_Set task_
Return the records in full, exactly as given.

_Supplied data_

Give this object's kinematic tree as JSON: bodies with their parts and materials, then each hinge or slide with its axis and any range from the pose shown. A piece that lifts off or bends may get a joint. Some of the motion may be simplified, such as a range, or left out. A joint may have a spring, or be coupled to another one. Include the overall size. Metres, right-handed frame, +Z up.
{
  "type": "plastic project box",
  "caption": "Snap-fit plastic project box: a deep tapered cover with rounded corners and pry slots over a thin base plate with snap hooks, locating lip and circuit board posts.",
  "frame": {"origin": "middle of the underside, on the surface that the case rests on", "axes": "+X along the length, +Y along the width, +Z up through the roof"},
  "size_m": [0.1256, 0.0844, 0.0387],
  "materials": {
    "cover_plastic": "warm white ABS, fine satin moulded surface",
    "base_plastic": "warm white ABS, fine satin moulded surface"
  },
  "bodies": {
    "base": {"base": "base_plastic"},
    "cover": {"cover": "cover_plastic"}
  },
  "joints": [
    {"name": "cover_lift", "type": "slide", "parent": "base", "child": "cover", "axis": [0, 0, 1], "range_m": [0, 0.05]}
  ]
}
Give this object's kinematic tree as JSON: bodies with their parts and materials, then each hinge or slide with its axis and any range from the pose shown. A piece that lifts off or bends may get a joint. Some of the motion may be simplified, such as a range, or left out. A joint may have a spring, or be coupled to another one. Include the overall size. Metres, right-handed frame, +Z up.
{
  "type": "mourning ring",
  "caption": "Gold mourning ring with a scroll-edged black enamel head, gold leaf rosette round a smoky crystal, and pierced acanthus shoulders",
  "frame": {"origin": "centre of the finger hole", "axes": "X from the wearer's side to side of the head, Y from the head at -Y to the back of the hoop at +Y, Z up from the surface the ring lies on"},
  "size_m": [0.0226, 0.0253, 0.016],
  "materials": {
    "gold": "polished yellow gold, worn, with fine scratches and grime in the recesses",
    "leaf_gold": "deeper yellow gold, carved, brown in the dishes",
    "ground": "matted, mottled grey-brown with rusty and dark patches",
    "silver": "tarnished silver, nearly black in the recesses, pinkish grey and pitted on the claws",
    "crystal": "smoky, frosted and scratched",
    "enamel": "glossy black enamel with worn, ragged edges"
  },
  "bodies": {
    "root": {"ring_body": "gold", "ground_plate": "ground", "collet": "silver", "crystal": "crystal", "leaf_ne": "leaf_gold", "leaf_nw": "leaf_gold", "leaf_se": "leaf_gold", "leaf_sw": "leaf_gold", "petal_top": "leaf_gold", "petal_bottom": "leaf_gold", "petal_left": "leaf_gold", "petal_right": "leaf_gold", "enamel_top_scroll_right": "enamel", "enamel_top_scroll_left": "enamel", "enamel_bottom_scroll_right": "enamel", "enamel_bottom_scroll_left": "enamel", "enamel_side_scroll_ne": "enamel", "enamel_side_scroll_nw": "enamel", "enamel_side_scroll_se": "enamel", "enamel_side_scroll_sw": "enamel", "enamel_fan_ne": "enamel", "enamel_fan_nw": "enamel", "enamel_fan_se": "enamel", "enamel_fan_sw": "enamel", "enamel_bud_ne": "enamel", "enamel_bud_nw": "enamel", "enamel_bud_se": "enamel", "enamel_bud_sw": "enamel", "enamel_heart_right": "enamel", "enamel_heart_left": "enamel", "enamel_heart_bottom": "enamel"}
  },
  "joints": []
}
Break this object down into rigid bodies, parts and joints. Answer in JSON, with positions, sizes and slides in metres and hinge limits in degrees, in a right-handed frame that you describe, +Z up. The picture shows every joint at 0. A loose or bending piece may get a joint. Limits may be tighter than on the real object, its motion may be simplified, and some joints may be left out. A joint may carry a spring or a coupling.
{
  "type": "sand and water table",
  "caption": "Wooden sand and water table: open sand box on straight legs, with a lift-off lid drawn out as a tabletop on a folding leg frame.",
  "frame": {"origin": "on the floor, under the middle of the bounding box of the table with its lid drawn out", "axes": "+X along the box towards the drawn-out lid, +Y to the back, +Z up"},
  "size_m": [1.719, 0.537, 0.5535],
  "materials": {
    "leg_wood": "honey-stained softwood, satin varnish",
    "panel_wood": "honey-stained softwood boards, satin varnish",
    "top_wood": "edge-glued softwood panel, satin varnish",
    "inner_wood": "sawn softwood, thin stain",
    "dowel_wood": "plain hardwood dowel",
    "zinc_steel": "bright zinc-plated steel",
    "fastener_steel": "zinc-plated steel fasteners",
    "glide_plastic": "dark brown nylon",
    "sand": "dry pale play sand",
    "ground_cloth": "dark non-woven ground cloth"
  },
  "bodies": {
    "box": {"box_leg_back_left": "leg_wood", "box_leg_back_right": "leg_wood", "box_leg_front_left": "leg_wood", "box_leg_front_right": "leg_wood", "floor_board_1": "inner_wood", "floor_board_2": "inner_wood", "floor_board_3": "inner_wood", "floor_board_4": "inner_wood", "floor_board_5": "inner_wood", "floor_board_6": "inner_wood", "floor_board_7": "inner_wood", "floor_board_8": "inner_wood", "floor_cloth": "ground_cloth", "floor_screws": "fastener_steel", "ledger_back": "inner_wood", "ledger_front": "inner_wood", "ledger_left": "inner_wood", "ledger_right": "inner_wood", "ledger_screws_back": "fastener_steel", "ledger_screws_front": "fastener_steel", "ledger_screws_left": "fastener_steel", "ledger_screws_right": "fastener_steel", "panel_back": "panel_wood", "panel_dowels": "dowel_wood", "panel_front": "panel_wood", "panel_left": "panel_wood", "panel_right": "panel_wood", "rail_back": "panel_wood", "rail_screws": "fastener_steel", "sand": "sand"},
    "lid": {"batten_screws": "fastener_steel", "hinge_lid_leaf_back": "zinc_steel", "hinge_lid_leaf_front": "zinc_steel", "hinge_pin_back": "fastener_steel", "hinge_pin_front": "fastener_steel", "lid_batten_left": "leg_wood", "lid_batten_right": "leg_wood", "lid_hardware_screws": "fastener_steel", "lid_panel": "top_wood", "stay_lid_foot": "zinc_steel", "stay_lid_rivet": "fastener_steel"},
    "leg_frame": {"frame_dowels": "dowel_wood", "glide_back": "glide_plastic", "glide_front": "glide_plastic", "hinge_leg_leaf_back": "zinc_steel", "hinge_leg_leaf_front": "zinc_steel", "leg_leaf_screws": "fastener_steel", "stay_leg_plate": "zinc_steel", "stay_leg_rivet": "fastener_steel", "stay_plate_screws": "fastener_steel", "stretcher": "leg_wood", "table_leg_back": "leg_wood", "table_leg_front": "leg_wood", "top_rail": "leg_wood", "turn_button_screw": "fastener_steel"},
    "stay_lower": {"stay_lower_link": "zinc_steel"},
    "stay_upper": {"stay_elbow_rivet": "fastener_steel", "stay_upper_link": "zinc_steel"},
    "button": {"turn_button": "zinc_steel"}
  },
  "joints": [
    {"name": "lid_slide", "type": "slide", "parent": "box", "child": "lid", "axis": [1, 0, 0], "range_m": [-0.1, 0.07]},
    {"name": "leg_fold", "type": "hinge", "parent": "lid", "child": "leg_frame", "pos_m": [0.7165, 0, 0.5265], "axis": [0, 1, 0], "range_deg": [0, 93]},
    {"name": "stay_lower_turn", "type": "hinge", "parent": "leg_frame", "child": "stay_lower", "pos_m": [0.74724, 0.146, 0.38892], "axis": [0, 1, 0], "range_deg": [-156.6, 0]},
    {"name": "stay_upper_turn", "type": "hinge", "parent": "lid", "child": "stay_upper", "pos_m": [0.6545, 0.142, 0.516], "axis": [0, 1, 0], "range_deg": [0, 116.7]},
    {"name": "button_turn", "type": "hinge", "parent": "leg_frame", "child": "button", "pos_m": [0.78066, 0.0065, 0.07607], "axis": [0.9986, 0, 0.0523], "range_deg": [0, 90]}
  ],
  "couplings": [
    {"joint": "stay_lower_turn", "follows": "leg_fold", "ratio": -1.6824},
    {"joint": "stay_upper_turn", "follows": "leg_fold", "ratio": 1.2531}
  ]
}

_Correct answer_
Give this object's kinematic tree as JSON: bodies with their parts and materials, then each hinge or slide with its axis and any range from the pose shown. A piece that lifts off or bends may get a joint. Some of the motion may be simplified, such as a range, or left out. A joint may have a spring, or be coupled to another one. Include the overall size. Metres, right-handed frame, +Z up.
{
  "type": "plastic project box",
  "caption": "Snap-fit plastic project box: a deep tapered cover with rounded corners and pry slots over a thin base plate with snap hooks, locating lip and circuit board posts.",
  "frame": {"origin": "middle of the underside, on the surface that the case rests on", "axes": "+X along the length, +Y along the width, +Z up through the roof"},
  "size_m": [0.1256, 0.0844, 0.0387],
  "materials": {
    "cover_plastic": "warm white ABS, fine satin moulded surface",
    "base_plastic": "warm white ABS, fine satin moulded surface"
  },
  "bodies": {
    "base": {"base": "base_plastic"},
    "cover": {"cover": "cover_plastic"}
  },
  "joints": [
    {"name": "cover_lift", "type": "slide", "parent": "base", "child": "cover", "axis": [0, 0, 1], "range_m": [0, 0.05]}
  ]
}
Give this object's kinematic tree as JSON: bodies with their parts and materials, then each hinge or slide with its axis and any range from the pose shown. A piece that lifts off or bends may get a joint. Some of the motion may be simplified, such as a range, or left out. A joint may have a spring, or be coupled to another one. Include the overall size. Metres, right-handed frame, +Z up.
{
  "type": "mourning ring",
  "caption": "Gold mourning ring with a scroll-edged black enamel head, gold leaf rosette round a smoky crystal, and pierced acanthus shoulders",
  "frame": {"origin": "centre of the finger hole", "axes": "X from the wearer's side to side of the head, Y from the head at -Y to the back of the hoop at +Y, Z up from the surface the ring lies on"},
  "size_m": [0.0226, 0.0253, 0.016],
  "materials": {
    "gold": "polished yellow gold, worn, with fine scratches and grime in the recesses",
    "leaf_gold": "deeper yellow gold, carved, brown in the dishes",
    "ground": "matted, mottled grey-brown with rusty and dark patches",
    "silver": "tarnished silver, nearly black in the recesses, pinkish grey and pitted on the claws",
    "crystal": "smoky, frosted and scratched",
    "enamel": "glossy black enamel with worn, ragged edges"
  },
  "bodies": {
    "root": {"ring_body": "gold", "ground_plate": "ground", "collet": "silver", "crystal": "crystal", "leaf_ne": "leaf_gold", "leaf_nw": "leaf_gold", "leaf_se": "leaf_gold", "leaf_sw": "leaf_gold", "petal_top": "leaf_gold", "petal_bottom": "leaf_gold", "petal_left": "leaf_gold", "petal_right": "leaf_gold", "enamel_top_scroll_right": "enamel", "enamel_top_scroll_left": "enamel", "enamel_bottom_scroll_right": "enamel", "enamel_bottom_scroll_left": "enamel", "enamel_side_scroll_ne": "enamel", "enamel_side_scroll_nw": "enamel", "enamel_side_scroll_se": "enamel", "enamel_side_scroll_sw": "enamel", "enamel_fan_ne": "enamel", "enamel_fan_nw": "enamel", "enamel_fan_se": "enamel", "enamel_fan_sw": "enamel", "enamel_bud_ne": "enamel", "enamel_bud_nw": "enamel", "enamel_bud_se": "enamel", "enamel_bud_sw": "enamel", "enamel_heart_right": "enamel", "enamel_heart_left": "enamel", "enamel_heart_bottom": "enamel"}
  },
  "joints": []
}
Break this object down into rigid bodies, parts and joints. Answer in JSON, with positions, sizes and slides in metres and hinge limits in degrees, in a right-handed frame that you describe, +Z up. The picture shows every joint at 0. A loose or bending piece may get a joint. Limits may be tighter than on the real object, its motion may be simplified, and some joints may be left out. A joint may carry a spring or a coupling.
{
  "type": "sand and water table",
  "caption": "Wooden sand and water table: open sand box on straight legs, with a lift-off lid drawn out as a tabletop on a folding leg frame.",
  "frame": {"origin": "on the floor, under the middle of the bounding box of the table with its lid drawn out", "axes": "+X along the box towards the drawn-out lid, +Y to the back, +Z up"},
  "size_m": [1.719, 0.537, 0.5535],
  "materials": {
    "leg_wood": "honey-stained softwood, satin varnish",
    "panel_wood": "honey-stained softwood boards, satin varnish",
    "top_wood": "edge-glued softwood panel, satin varnish",
    "inner_wood": "sawn softwood, thin stain",
    "dowel_wood": "plain hardwood dowel",
    "zinc_steel": "bright zinc-plated steel",
    "fastener_steel": "zinc-plated steel fasteners",
    "glide_plastic": "dark brown nylon",
    "sand": "dry pale play sand",
    "ground_cloth": "dark non-woven ground cloth"
  },
  "bodies": {
    "box": {"box_leg_back_left": "leg_wood", "box_leg_back_right": "leg_wood", "box_leg_front_left": "leg_wood", "box_leg_front_right": "leg_wood", "floor_board_1": "inner_wood", "floor_board_2": "inner_wood", "floor_board_3": "inner_wood", "floor_board_4": "inner_wood", "floor_board_5": "inner_wood", "floor_board_6": "inner_wood", "floor_board_7": "inner_wood", "floor_board_8": "inner_wood", "floor_cloth": "ground_cloth", "floor_screws": "fastener_steel", "ledger_back": "inner_wood", "ledger_front": "inner_wood", "ledger_left": "inner_wood", "ledger_right": "inner_wood", "ledger_screws_back": "fastener_steel", "ledger_screws_front": "fastener_steel", "ledger_screws_left": "fastener_steel", "ledger_screws_right": "fastener_steel", "panel_back": "panel_wood", "panel_dowels": "dowel_wood", "panel_front": "panel_wood", "panel_left": "panel_wood", "panel_right": "panel_wood", "rail_back": "panel_wood", "rail_screws": "fastener_steel", "sand": "sand"},
    "lid": {"batten_screws": "fastener_steel", "hinge_lid_leaf_back": "zinc_steel", "hinge_lid_leaf_front": "zinc_steel", "hinge_pin_back": "fastener_steel", "hinge_pin_front": "fastener_steel", "lid_batten_left": "leg_wood", "lid_batten_right": "leg_wood", "lid_hardware_screws": "fastener_steel", "lid_panel": "top_wood", "stay_lid_foot": "zinc_steel", "stay_lid_rivet": "fastener_steel"},
    "leg_frame": {"frame_dowels": "dowel_wood", "glide_back": "glide_plastic", "glide_front": "glide_plastic", "hinge_leg_leaf_back": "zinc_steel", "hinge_leg_leaf_front": "zinc_steel", "leg_leaf_screws": "fastener_steel", "stay_leg_plate": "zinc_steel", "stay_leg_rivet": "fastener_steel", "stay_plate_screws": "fastener_steel", "stretcher": "leg_wood", "table_leg_back": "leg_wood", "table_leg_front": "leg_wood", "top_rail": "leg_wood", "turn_button_screw": "fastener_steel"},
    "stay_lower": {"stay_lower_link": "zinc_steel"},
    "stay_upper": {"stay_elbow_rivet": "fastener_steel", "stay_upper_link": "zinc_steel"},
    "button": {"turn_button": "zinc_steel"}
  },
  "joints": [
    {"name": "lid_slide", "type": "slide", "parent": "box", "child": "lid", "axis": [1, 0, 0], "range_m": [-0.1, 0.07]},
    {"name": "leg_fold", "type": "hinge", "parent": "lid", "child": "leg_frame", "pos_m": [0.7165, 0, 0.5265], "axis": [0, 1, 0], "range_deg": [0, 93]},
    {"name": "stay_lower_turn", "type": "hinge", "parent": "leg_frame", "child": "stay_lower", "pos_m": [0.74724, 0.146, 0.38892], "axis": [0, 1, 0], "range_deg": [-156.6, 0]},
    {"name": "stay_upper_turn", "type": "hinge", "parent": "lid", "child": "stay_upper", "pos_m": [0.6545, 0.142, 0.516], "axis": [0, 1, 0], "range_deg": [0, 116.7]},
    {"name": "button_turn", "type": "hinge", "parent": "leg_frame", "child": "button", "pos_m": [0.78066, 0.0065, 0.07607], "axis": [0.9986, 0, 0.0523], "range_deg": [0, 90]}
  ],
  "couplings": [
    {"joint": "stay_lower_turn", "follows": "leg_fold", "ratio": -1.6824},
    {"joint": "stay_upper_turn", "follows": "leg_fold", "ratio": 1.2531}
  ]
}